Observer receding rom the source Again, suppose that the bank alarm is emitting sound at a frequency of 500Hz. As we drive away from the bank at 22 m/s, what is the frequency that we hear? In this case, the wavelength is still the same as we computed in the case above, 0.686m. The bank is not moving, so the waves are neither compressed nor spread out. The velocity of the waves relative to the car is different, however. Since the car is moving away from the bank, it is as if the car is trying to outrun the sound waves coming from behind. The relative velocity, therefore, will be the speed of sound minus the speed of the car:
v' = 343 - 22 = 321 m/s
Lastly, we use these numbers to calculate the observed velocity:
f' = v' / L' = 321 / 0.686 = 468 Hz
When the observer is receding from the source, he or she hears a lower frequency than normal. Summary If the source of sound is moving, we will have a different wavelength than normal. It will be less than normal if the source is approaching and greater than normal if the source is receding.
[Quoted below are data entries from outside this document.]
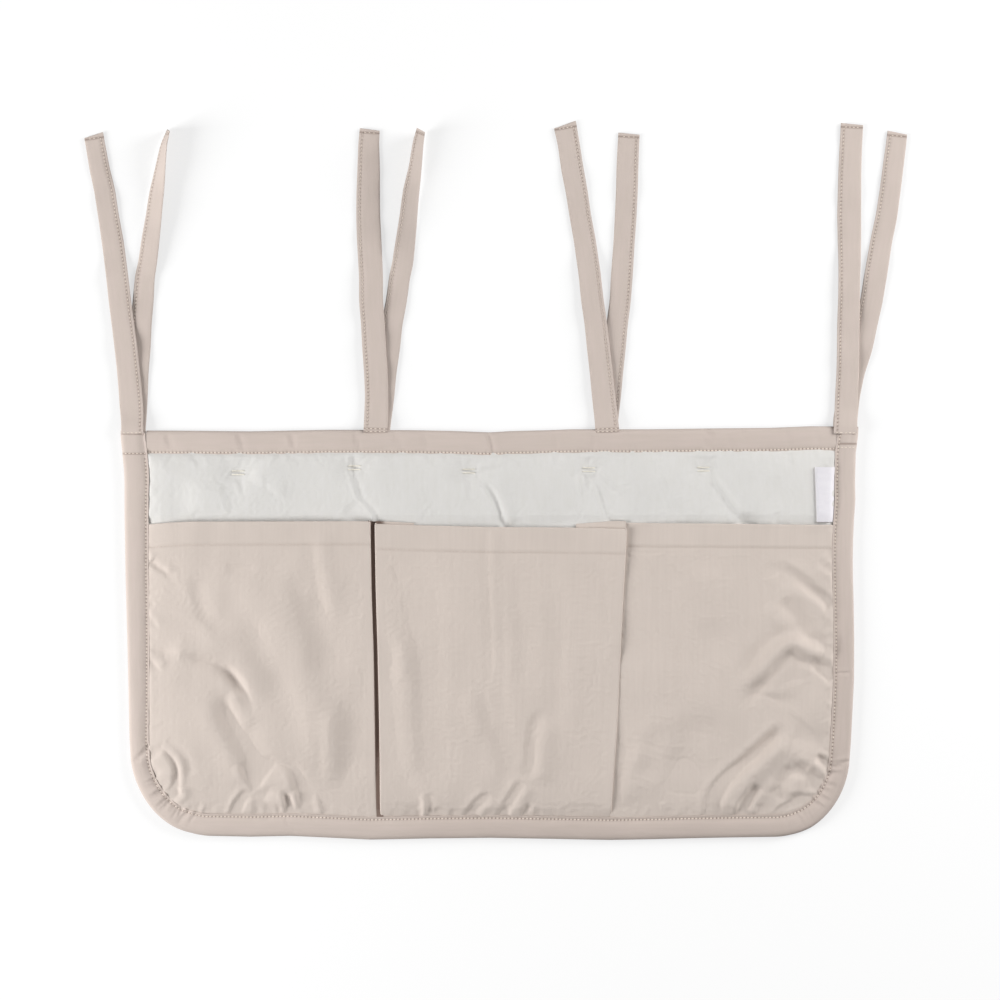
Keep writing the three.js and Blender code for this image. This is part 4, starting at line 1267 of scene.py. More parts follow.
pocketSeams = {}
for side, name, cadNode, folds, mouthTable in (
    (-1, "leftPocket", "pocket_front_left", leftPocketFolds, pocket["leftMouth"]),
    (1, "rightPocket", "pocket_front_right", rightPocketFolds, pocket["rightMouth"]),
):
    edge = flatHalf + panel["cornerRadius"] - pocket["inset"]
    rows = spaced(bottomY + pocket["inset"], pocket["rowsTo"], pocket["step"])
    innerX = 96 if side < 0 else pocket["rightEdgeX"]
    ends = (-edge, -innerX) if side < 0 else (innerX, edge)
    columns = spaced(*ends, pocket["step"])
    x, y = panelPlan(columns, rows, pocket["inset"])
    # The mouth line and the divider line of the washed pocket
    X, Y = settled(x, y)
    toMouth = smooth((y - 40) / 45)
    straightMouth = settled(x, np.full_like(y, pocket["rowsTo"]))[1]
    Y = Y + (between(mouthTable, X) - straightMouth) * toMouth
    if side < 0:
        lean = between(pocket["leftEdge"], Y) - 1.0 + innerX
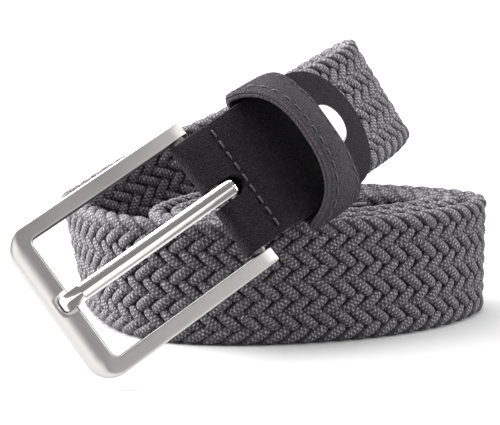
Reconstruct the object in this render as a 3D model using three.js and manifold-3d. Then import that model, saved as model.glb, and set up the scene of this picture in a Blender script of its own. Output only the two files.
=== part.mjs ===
// A woven belt, rolled up and standing on its long edge, with its buckle end leaning over the
// roll. The elastic braid is one band. Its start is sewn into a folded leather end, which holds
// the bar of a pin buckle. Units are millimetres, Z is up, and the floor is at zero.
import * as THREE from 'three';
import { mergeVertices } from 'three/addons/utils/BufferGeometryUtils.js';
import Module from 'manifold-3d';

const wasm = await Module();
wasm.setup();

// Driving dimensions.
const GAP = 0.3;
const BAND = { width: 35, thickness: 4.6, edge: 1.5, start: 9, step: 4.8 };
const LEATHER = { width: 36, widthAtBar: 34.2, thickness: 1.8, chamfer: 0.45, tabLength: 52.8, backLength: 46 };
const SLOT = { width: 5.6, reach: 6.1 };
const KEEPER = { width: 14.4, thickness: 2.4, chamfer: 0.6, halfSpan: 20.2, height: 17.3, lean: 30 };
KEEPER.squareness = { near: 2.5, far: 3.2 };
KEEPER.backSpan = 19.6;
KEEPER.backCorner = 1.6;
// The keeper's leading edge comes nearest to the buckle at its feet, low on the belt's sides.
KEEPER.foot = { station: 14.8, height: 4, run: 0.475, skew: 0.025, round: 2 };
const FRAME = { length: 56.8, width: 44.8, arm: 4.4, frontBar: 6.6, depth: 3.2, bevel: 0.95 };
FRAME.outerRadius = 6.5;
FRAME.innerRadius = 1.6;
const BAR = { radius: 1.6, fromEnd: 2.6 };
const PRONG = { width: 4.2, tipWidth: 3.4, tipOverhang: 3.2, eyeWall: 1.1, ridge: 0.7, head: 4.2 };
const SEAT = { depth: 0.9, radius: 6, setback: 2.7 };
const CAP = { radius: 6.2, dome: 1, rim: 0.6, shank: 1.9, station: 37.4 };
const TIP = { length: 26, wall: 1.2 };

// The outermost stretch of the band, as control rows of a spline: the middle of the band in x, y
// and z, how far its upper edge leans to the left, and how far it tips back, in degrees.
const RING = [
  // leather end, from the buckle's bar
  { x: -18.9, y: -20.1, z: 37.1, lean: 37, tip: 11 },
  { x: -7.7, y: -14.7, z: 44.7, lean: 37, tip: 11 },
  { x: 3.0, y: -7.9, z: 50.8, lean: 37, tip: 11 },
  { x: 13.5, y: 0.8, z: 55.5, lean: 34, tip: 9 },
  { x: 21.4, y: 12.7, z: 59.6, lean: 37, tip: 6 },
  // round the raised right end
  { x: 29.5, y: 26.3, z: 62.1, lean: 35, tip: 4 },
  { x: 36.5, y: 39.2, z: 64.6, lean: 28, tip: 2 },
  { x: 38.8, y: 51.5, z: 66.4, lean: 34, tip: 1 },
  { x: 33.1, y: 61.6, z: 62.7, lean: 32, tip: 0 },
  { x: 23.8, y: 69.5, z: 56.2, lean: 25, tip: 0 },
  // down behind the roll
  { x: 10.6, y: 75.5, z: 47.7, lean: 22, tip: 0 },
  { x: -7.0, y: 79.2, z: 37.8, lean: 21, tip: 0 },
  { x: -26.0, y: 78.6, z: 30.3, lean: 20, tip: 0 },
  // round the left end, where the band comes down to the floor
  { x: -40.7, y: 72.7, z: 22.0, lean: 18, tip: 0 },
  { x: -50.2, y: 62.2, z: 16.9, lean: 15, tip: 0 },
  { x: -53.4, y: 49.4, z: 17.4, lean: 12, tip: 0 },
  { x: -48.6, y: 35.5, z: 17.8, lean: 10, tip: 0 },
  { x: -42.4, y: 20.1, z: 17.4, lean: 8, tip: 0 },
  { x: -32.3, y: 7.0, z: 17.7, lean: 5, tip: 0 },
];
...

The amount that it will be greater or less by is always the distance that the source travels during one period. A moving source does not affect the velocity of the sound waves. If the observer is moving, the sound will appear to be moving at a different velocity relative to the observer. The velocity of sound for the moving observer will be 343 m/s plus the speed of the observer if the observer is approaching the source and 343 m/s minus the speed of the observer if the observer is receding. The motion of the observer does not affect the wavelength. If both the source and the observer are moving, then there will be both a different wavelength and a different velocity. Once the new wavelength and the new velocity are know, the velocity is divided by the wavelength to give the observed frequency.